Because everything is computed in real time, virtually all the variables of interest can be displayed to the driver after the run to learn what went right and wrong. This is one of the great advantages the simulator has over a real bobsled – it is very expensive and takes immense effort to measure the same variables during real runs. Immediate quantitative feedback to the driver is extremely important to help improve his or her driving technique.
Another great benefit of the simulator is that the driver can practise the runs many times. On a real track, drivers are lucky to make four runs lasting one minute due to competition from other teams wanting to use the same track. Another obvious advantage of the simulator is safety: teams can experiment with driving strategies that would be too risky and dangerous to try in practice.
Improved performance
So has the simulator led to faster times in competitions and more medals? Unfortunately, it is nearly impossible to test the effectiveness of the simulator experimentally. The reason is that the performance of the driver is just one – and perhaps not even the most important – of the three major factors that determine the finish time. The other two – push effectiveness (i.e. the velocity and time at the end of the push) and the aerodynamic and frictional efficiency of the sled – are unrelated to driving skill.

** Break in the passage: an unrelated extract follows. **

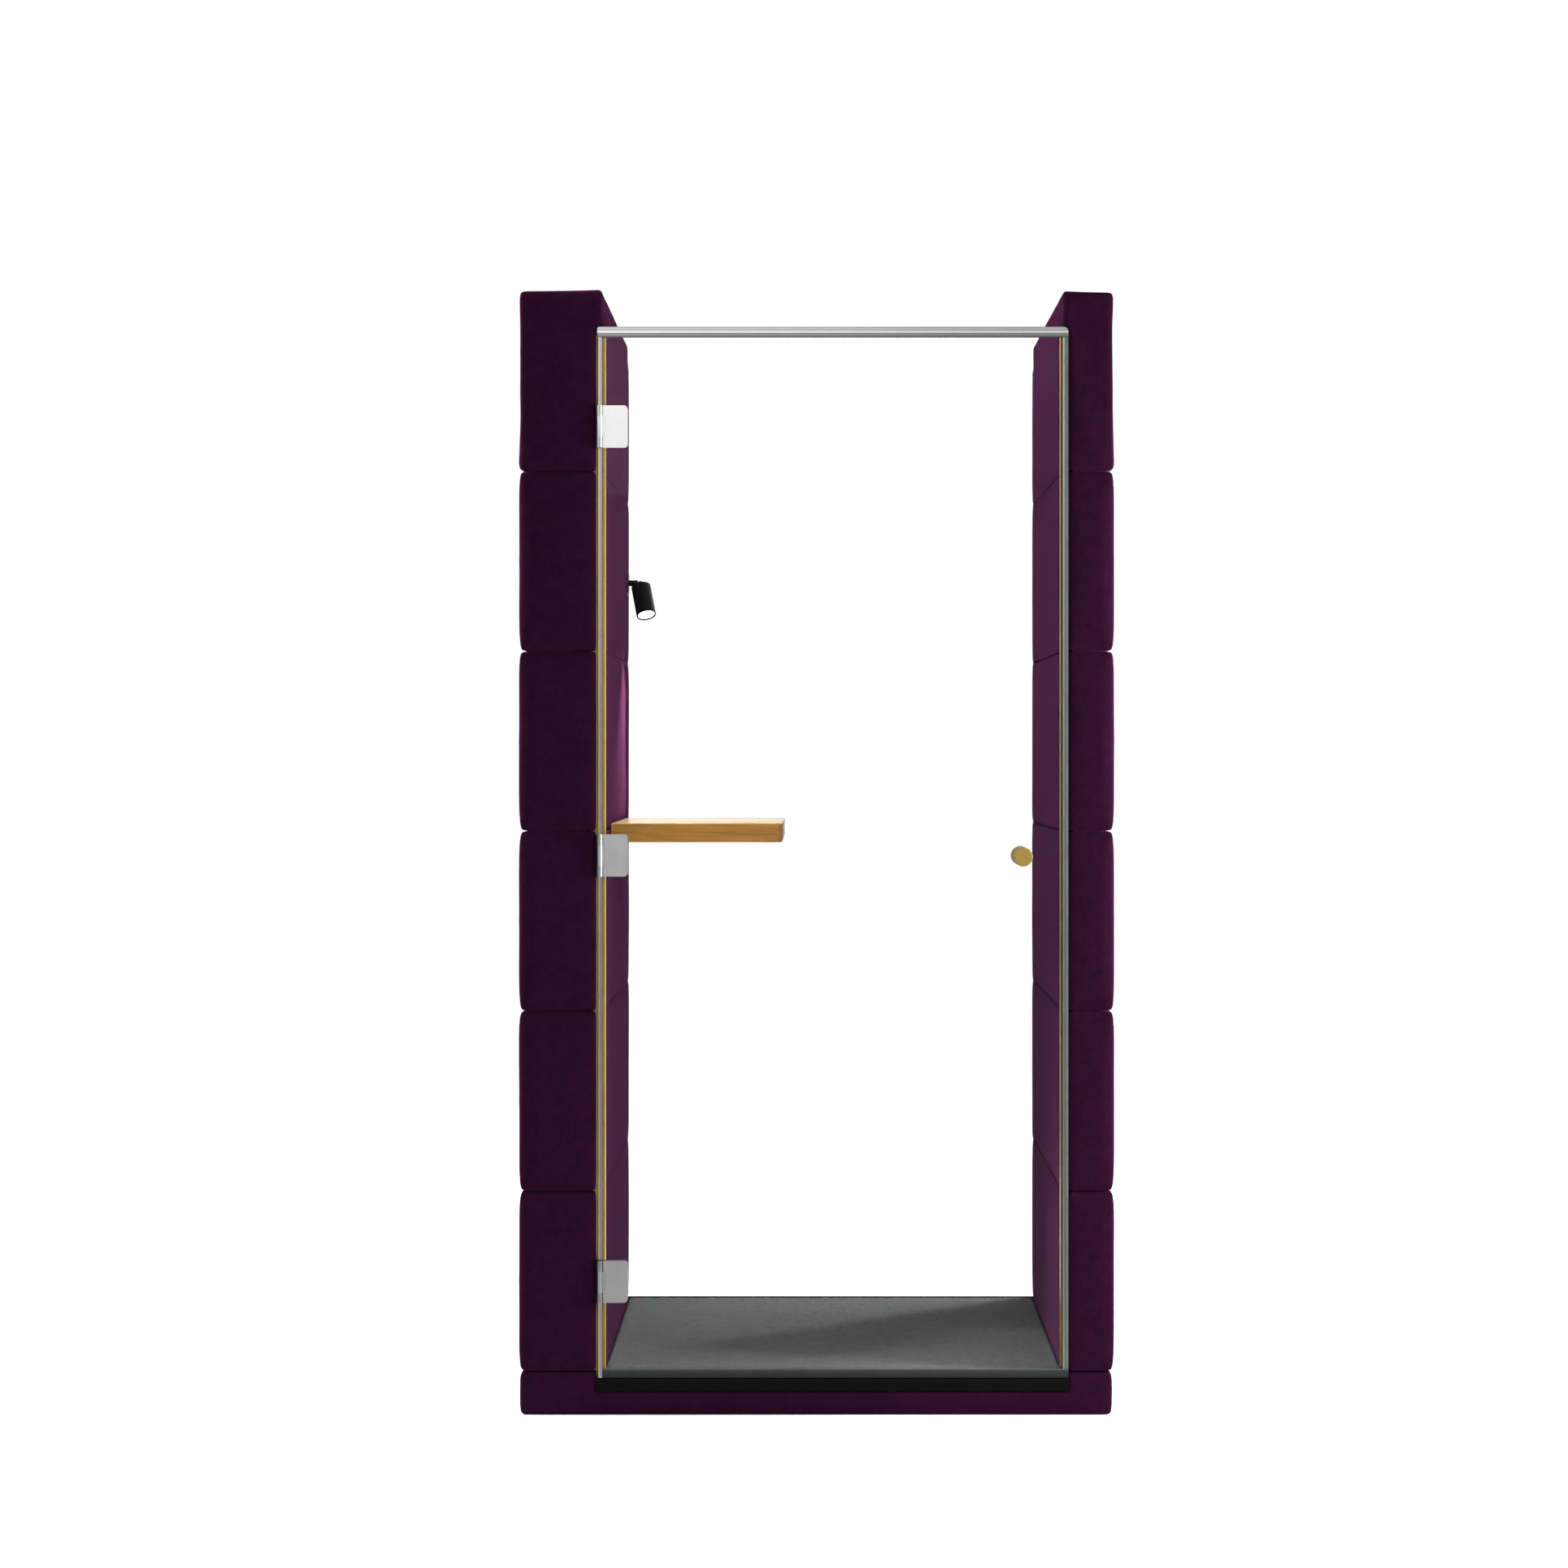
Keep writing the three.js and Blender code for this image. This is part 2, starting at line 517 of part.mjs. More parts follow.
const rear = new THREE.Group();
booth.add(rear);
const paneX = [PANE_LEFT[0] + PANE_EDGE, PANE_RIGHT[1] - PANE_EDGE];
part(rear, "rear_glass", block(paneX, PANE_Y, [PANE_BOTTOM, LEAF_TOP - FIT]), GLASS);
const channel = block(SILL_X, CHANNEL_Y, [SILL_BOTTOM + FIT, CARPET_TOP]);
const channelGroove = block(widened(paneX, FIT), PANE_GROOVE, [PANE_BOTTOM - FIT, CARPET_TOP + 1]);
part(rear, "rear_channel", cut(channel, channelGroove), BLACK_METAL);
const paneSideZ = [CARPET_TOP + FIT, LEAF_TOP];
const leftGroove = [paneX[0] - FIT, PANE_LEFT[1] + 1];
const rightGroove = [PANE_RIGHT[0] - 1, paneX[1] + FIT];
const paneSide = (across, groove) => edgeProfile(across, paneSideZ, groove, CHANNEL_Y, PANE_GROOVE);
part(rear, "rear_left_profile", paneSide(PANE_LEFT, leftGroove), SATIN);
part(rear, "rear_right_profile", paneSide(PANE_RIGHT, rightGroove), SATIN);

// ---- Table ----
const TABLE_X = [LEFT_IN + FIT, LEFT_IN + TABLE_REACH];

function tableTop() {
  const outline = roundedRect(TABLE_X, [TABLE_FRONT, TABLE_BACK], [0, TABLE_CORNER, TABLE_CORNER, 0]);
  const slab = raiseRounded(outline, [TABLE_TOP - TABLE_THICKNESS, TABLE_TOP], 1.5, 1.5, 1);
  return cut(slab, ...ROD_YS.map((y) => rodAt(y, ROD_RADIUS + FIT, [LEFT_IN - 1, ROD_X[1] + FIT])));
}

const table = new THREE.Group();
booth.add(table);
part(table, "table_top", tableTop(), OAK);
["front", "back"].forEach((place, i) => {
  part(table, `table_rod_${place}`, rodAt(ROD_YS[i], ROD_RADIUS, ROD_X), STEEL);
});

// ---- Lamp ----
const ARM_SPIGOT = 5;
const PLATE_X = LEFT_IN + FIT - LAMP_ARM.x; // the plate's back, from the pin
const PLATE_FACE = PLATE_X + LAMP_PLATE_THICKNESS;
const EYE_HALF = 3; // half width of the arm's eye
const EYE_RADIUS = 4.5;
const PIVOT_RADIUS = 2;
const ALONG_X = Math.PI / 2;

function lampPlate() {
  const edge = 1.5;
  const profile = [[0, 0], [LAMP_PLATE_RADIUS, 0], [LAMP_PLATE_RADIUS, LAMP_PLATE_THICKNESS - edge],
    [LAMP_PLATE_RADIUS - edge, LAMP_PLATE_THICKNESS], [0, LAMP_PLATE_THICKNESS]];
  const disc = turned(profile).rotateY(ALONG_X).translate(PLATE_X, 0, 0);
  const bore = bar(ARM_SPIGOT + 0.1, [PLATE_X + 2, PLATE_FACE + 1]).rotateY(ALONG_X);
  return cut(disc, bore);
}

// The arm runs along X from the plate and ends in a flat eye around the tilt pin.
function lampArm() {
  const shoulder = -EYE_RADIUS - 1;
  const spigot = bar(ARM_SPIGOT, [PLATE_X + 2.3, PLATE_FACE + 1]).rotateY(ALONG_X);
  const rod = bar(ARM_RADIUS, [PLATE_FACE + FIT, shoulder]).rotateY(ALONG_X);
  const eye = bar(EYE_RADIUS, [-EYE_HALF, EYE_HALF]).rotateX(-Math.PI / 2);
  const neck = block([shoulder - 1, 0], [-EYE_HALF, EYE_HALF], [-EYE_RADIUS, EYE_RADIUS]);
  const hole = bar(PIVOT_RADIUS + 0.1, [-EYE_HALF - 1, EYE_HALF + 1]).rotateX(-Math.PI / 2);
  const lowered = [neck, eye, hole].map((piece) => piece.translate(0, 0, -PIN_DROP));
  return cut(join(spigot, rod, lowered[0], lowered[1]), lowered[2]);
}

// The head hangs from two ears. Its body is a tube, open at the mouth, with a solid top.
const HEAD_TOP = -HEAD_DROP;
const HEAD_MOUTH = HEAD_TOP - HEAD_LENGTH;
const HEAD_WALL = 1.6;
const EAR_HALF = 8; // outer half width over the ears

function lampHead() {
  const inner = HEAD_RADIUS - HEAD_WALL;
  const roof = HEAD_TOP - HEAD_ROOF;
  const body = turned([[0, roof], [inner, roof], [inner, HEAD_MOUTH], [HEAD_RADIUS, HEAD_MOUTH],
    [HEAD_RADIUS, HEAD_TOP - 1], [HEAD_RADIUS - 1, HEAD_TOP], [0, HEAD_TOP]]);
  const ears = [[-EAR_HALF, -EYE_HALF - FIT], [EYE_HALF + FIT, EAR_HALF]].flatMap(([y0, y1]) => [
    bar(EYE_RADIUS, [y0, y1]).rotateX(-Math.PI / 2),
    block([-EYE_RADIUS, EYE_RADIUS], [y0, y1], [HEAD_TOP - 1, 0]),
  ]);
  const hole = bar(PIVOT_RADIUS + 0.1, [-EAR_HALF - 1, EAR_HALF + 1]).rotateX(-Math.PI / 2);
  return cut(join(body, ...ears), hole);
}

// A ring between two radii and two heights.
function ring([inner, outer], [z0, z1]) {
  return turned([[inner, z0], [outer, z0], [outer, z1], [inner, z1], [inner, z0]]);
}

const lamp = new THREE.Group();
lamp.position.copy(LAMP_ARM);
booth.add(lamp);
part(lamp, "lamp_wall_plate", lampPlate(), LAMP_BLACK);

const swivel = new THREE.Group();
swivel.rotation.x = -LAMP_SWIVEL;
lamp.add(swivel);
part(swivel, "lamp_arm", lampArm(), LAMP_BLACK);
const pivotPin = bar(PIVOT_RADIUS, [-EAR_HALF, EAR_HALF], 24).rotateX(-Math.PI / 2);
part(swivel, "lamp_pivot_pin", pivotPin.translate(0, 0, -PIN_DROP), STEEL);

const head = new THREE.Group();
head.position.z = -PIN_DROP;
head.rotation.y = -LAMP_TILT;
swivel.add(head);
const bore = HEAD_RADIUS - HEAD_WALL - FIT;
const BEZEL_WIDTH = 1.2;
const LENS_Z = [HEAD_MOUTH + 2, HEAD_MOUTH + 5];
part(head, "lamp_head", lampHead(), LAMP_BLACK);
part(head, "lamp_bezel", ring([bore - BEZEL_WIDTH, bore], [HEAD_MOUTH + 0.5, LENS_Z[1]]), LAMP_BLACK);
part(head, "lamp_lens", bar(bore - BEZEL_WIDTH - FIT, LENS_Z, 32), LENS);
part(head, "lamp_led_module", bar(bore - 1, [LENS_Z[1] + FIT, HEAD_TOP - HEAD_ROOF - FIT], 24), LED);

export default booth;
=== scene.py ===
"""Looks for the acoustic telephone booth: upholstered wall blocks, carpet pile, oak, glass and metal
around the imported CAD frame. Metres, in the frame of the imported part."""
import math

import bpy
import numpy as np
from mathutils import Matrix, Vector
from mathutils.kdtree import KDTree


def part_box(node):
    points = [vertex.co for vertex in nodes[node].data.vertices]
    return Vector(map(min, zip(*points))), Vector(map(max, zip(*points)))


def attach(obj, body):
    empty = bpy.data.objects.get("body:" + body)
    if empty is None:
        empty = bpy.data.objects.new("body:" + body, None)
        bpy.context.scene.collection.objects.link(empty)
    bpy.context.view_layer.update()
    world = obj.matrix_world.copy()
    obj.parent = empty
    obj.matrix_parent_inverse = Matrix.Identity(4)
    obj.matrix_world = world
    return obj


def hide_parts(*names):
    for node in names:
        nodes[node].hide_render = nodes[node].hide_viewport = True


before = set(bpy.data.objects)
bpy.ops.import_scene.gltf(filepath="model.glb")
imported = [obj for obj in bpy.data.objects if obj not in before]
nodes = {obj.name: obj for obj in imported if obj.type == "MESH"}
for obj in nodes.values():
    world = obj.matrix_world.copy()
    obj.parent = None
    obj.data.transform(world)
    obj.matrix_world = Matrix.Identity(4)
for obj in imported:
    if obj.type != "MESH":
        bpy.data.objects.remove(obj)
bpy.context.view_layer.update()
MM = 0.001

# ---------------------------------------------------------------- camera
LENS = 85
CAMERA = Vector((0.0, -7.692, 1.288))
camera_data = bpy.data.cameras.new("camera")
camera_data.lens = LENS
camera_data.sensor_width = 36
camera_data.shift_x = -0.0204
camera_data.shift_y = -0.0202
camera = bpy.data.objects.new("camera", camera_data)
camera.location = CAMERA
camera.rotation_euler = (math.pi / 2, 0, 0)
bpy.context.scene.collection.objects.link(camera)
bpy.context.scene.camera = camera
bpy.context.scene.view_settings.view_transform = "Standard"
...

That said, the simulator allows us to completely control factors that are uncontrollable in real races. Differences in the finishing time in the simulator are solely down to driving technique, since all the other conditions are held constant. By measuring these times over long periods, it is clear that the simulator does lead to a gradual improvement in driver performance.
Even though the simulated experience can never completely replace actual sledding, drivers praise its realism, its ability to capture the essential features of driving, and its effectiveness in increasing their familiarity with particular track layouts. So far, our simulator has proved an effective tool in tuning the skills of world-class drivers. And at the other end of the spectrum, the simulator can help to train novice drivers rapidly and safely.